I don't agree at all with the dungeons. The dungeons in TORK have actual new items and gameplay mechanics unlike BOTW which is always just find the thing that moves the beast around to open up sections. There are unique enemies, unique challenges, actual level design. Plus the lead up to the dungeons is far better than the things you do in BOTW. In Rito village you are bouncing in the sky across giant airships. In Zora domain navigating low gravity spaces that opens up all kinds of cool puzzles.

TOTK has the spirit of classic Zelda games, something missing from BOTW
 

Cebrudras

Member
Oct 27, 2017
79
It's a weird game to evaluate for me. From an engineering perspective it's definitely a complete marvel, but the actual design so often feels kinda awkward and disjointed. The bits of BOTW that are poking out everywhere don't fit well with the new stuff. The best example are the controls and menus, but, like, the vibe of the actual world also feels unfitting for this new experience.
TOTK might well be the GOAT if you use amount of cool as your metric, but I just dislike that lack of coherence so much. And it's definitely more than a DLC, but they did imo fail to not make it less than a full new from-the-ground-up game. I had a lot of fun but expected more from the team that delivered BOTW.
 

Derbel McDillet

▲ Legend ▲
Banned
Nov 23, 2022
16,145
A masterpiece, soooo much better than BOTW, and on a technical side probably the most impressive game ever made. It still has some work to do with dungeons and more scripted gameplay sequences, the ones it had are some of the best of the entire series. It needs more, lots more, that's when the game is at its best.



Would love to find out in what areas you feel BOTW is better cause I can't find anything. Story not even close TOTK is leagues better. Dungeons, no contest TOTK is vastly better than the extremely simplistic boring beasts. Gameplay, TOTK lets you do pretty much everything BOTW does but 100x more freedom, it's BOTW on steroids. The quests are better, the exploration is better (sky, depths, caves), the combat is better because of the tolls you have. Bosses are a massive improvement.

The only only thing I can think of is the shrines were kind of a disappointment in TOTK. They rarely went passed the first level of a puzzle and all felt like just a tutorial for something you can build.

Obviously freshness is a thing so if that's key for you ok.
Would you? Because it doesn't sound like you're open to other interpretation.

I like BotW's story better.
I find the world to be more cohesive with less busy work for the sake of it.
I'm not wandering into cities wondering why people interacted with don't recognize me.
Armors are better by a mile and the unlocking the fairies is less of a chore.
Wasn't a fan of the menu for arrows compared to just having elemental arrows.
The champion abilities are worse and more difficult to control to a baffling degree.
I like the dungeons better. There's no multi hour climb to them. Boarding them was legitimately some of the most fun I ever had playing Zelda. And being able to control them from the inside is a solid mechanic.

In TotK's favor
I like the look of the shrines better.
I like single weapon type challenges.
Enemy raids were cool.
I like the central town.
Rewind was the coolest new ability.

A lot of its additions I just straight up didn't like. More isn't necessarily better, it's just more.

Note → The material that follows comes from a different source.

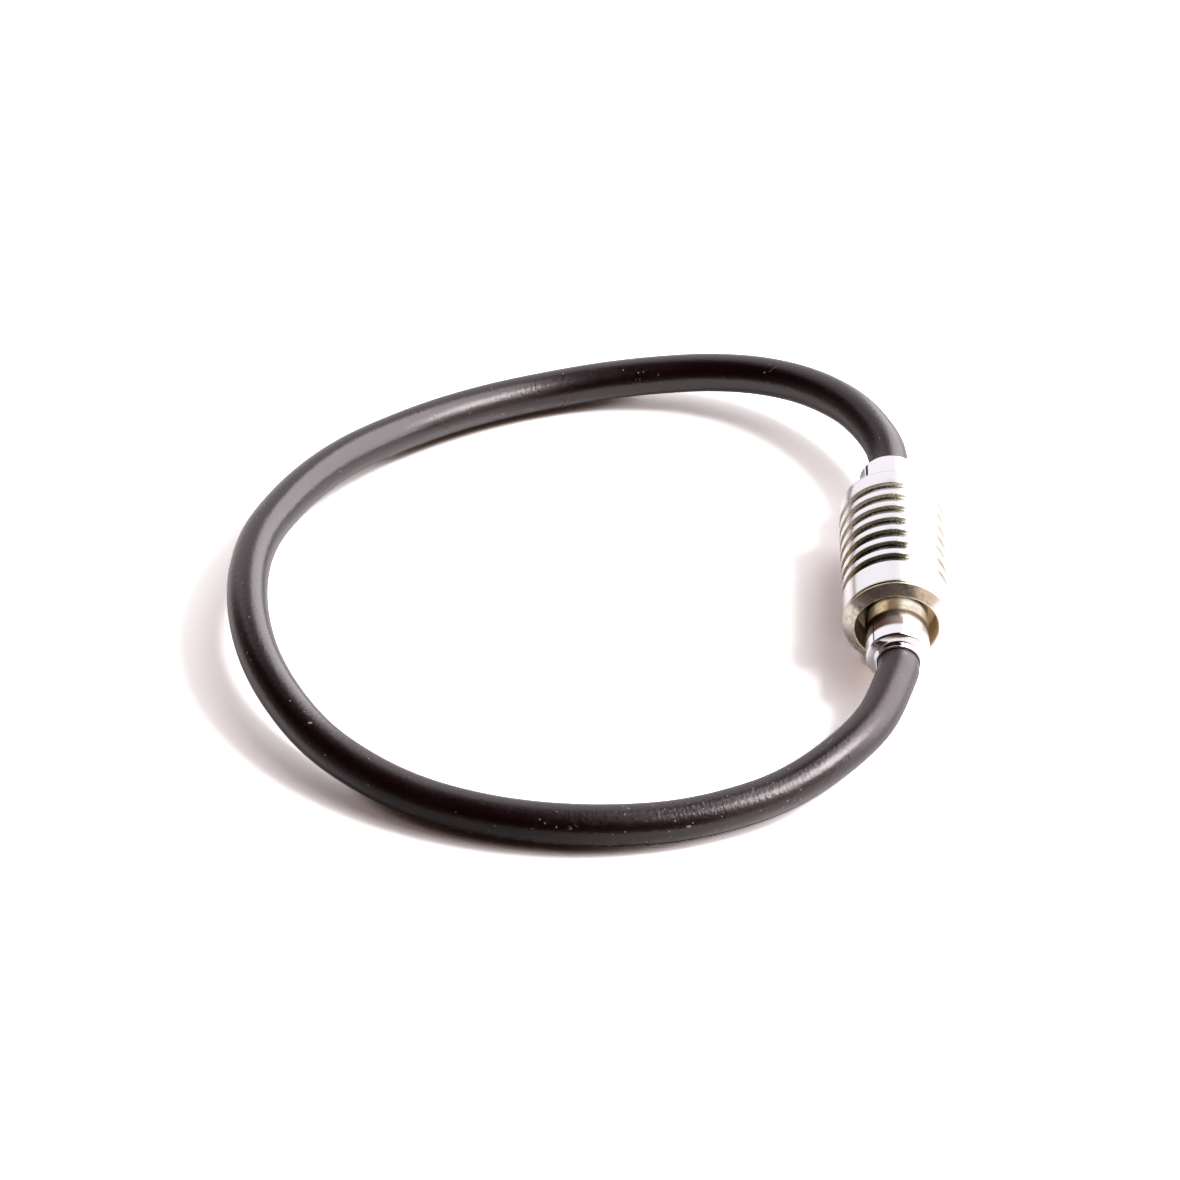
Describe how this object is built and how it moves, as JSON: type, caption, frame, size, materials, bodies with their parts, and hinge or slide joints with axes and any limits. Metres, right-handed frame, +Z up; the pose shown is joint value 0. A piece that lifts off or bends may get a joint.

Took a Friday and Monday off work on release. Paid my $70, jumped in, wondered why it felt off, restarted again and tried and got through dozens of hours before accepting that I just like id moment to moment.

You are going to be in the extreme minority if you think the story of BOTW is better than TOTK, just look at the worst 3D Zelda story thread, BOTW is in the lead.

And? Do you shape your opinions on the thoughts of others? Also, you say this like TotK isn't in second place so "extreme minority" isn't even accurate.
 

ArchAngel

Avenger
Oct 25, 2017
1,495
BotW and TotK are in my top 3 games of the last 35 years lol They both go for something different and I just love it!

I'm still shocked how my brother didn't notice the connection between the normal map and the depth and how or just an easy mode for shrine hunting lol
 
Oct 25, 2017
5,922
I was typng oout my post in the Zelda game thread and although I don't have an opinion (having never played it) on it I wanted to search for Forspoken as an idea of how a Zelda game's plot or gameplay could be featured.

I didn't know the name of the game.

I sure as hell didn't google 'game that is new with cool idea featuring protagonist reacting spontaneously to surrounding world like a modern person would'.

I googled 'that game where the girl talked too much.' Because I speak Gamer.

My point is, it sounds like games that people enjoy like they enjoy TOTK seem to be (mostly) widely praised, for a variety of things.

If there's a narrower range of things (the game has Batman in it, let's say) well then people say it's good because Batman.

How come the Zelda game needs to be dragged down?

Why can't we just accept the Batman fan might be pre-disposed to enjoying a Batman game that - gasp - you didn't like. Your Batman-hating opinion isn't more valid than my their opinion.

Is it?

I don't know if a certain user has ESP but as I was trying to remember the name of the game I had to google, they actually went and stole my idea and said a Zelda game like Forspoken might be good.
 

onibirdo

Member
Dec 9, 2020
2,414
For everything I loved about TOTK, I also hated something about it:
  • Love the story, hate the fact that you'll probably get to see it completely out of order which invalidated some beats and twists completely.
  • Love the fact that you can sequence break, hate that the game treats it very matter of factly.
  • Love the added layers (Sky/Depths) conceptually, hate that they're mostly undercooked.
  • Love Ultrahand, hate that I managed to get by fine with a hoverbike and an angry roomba.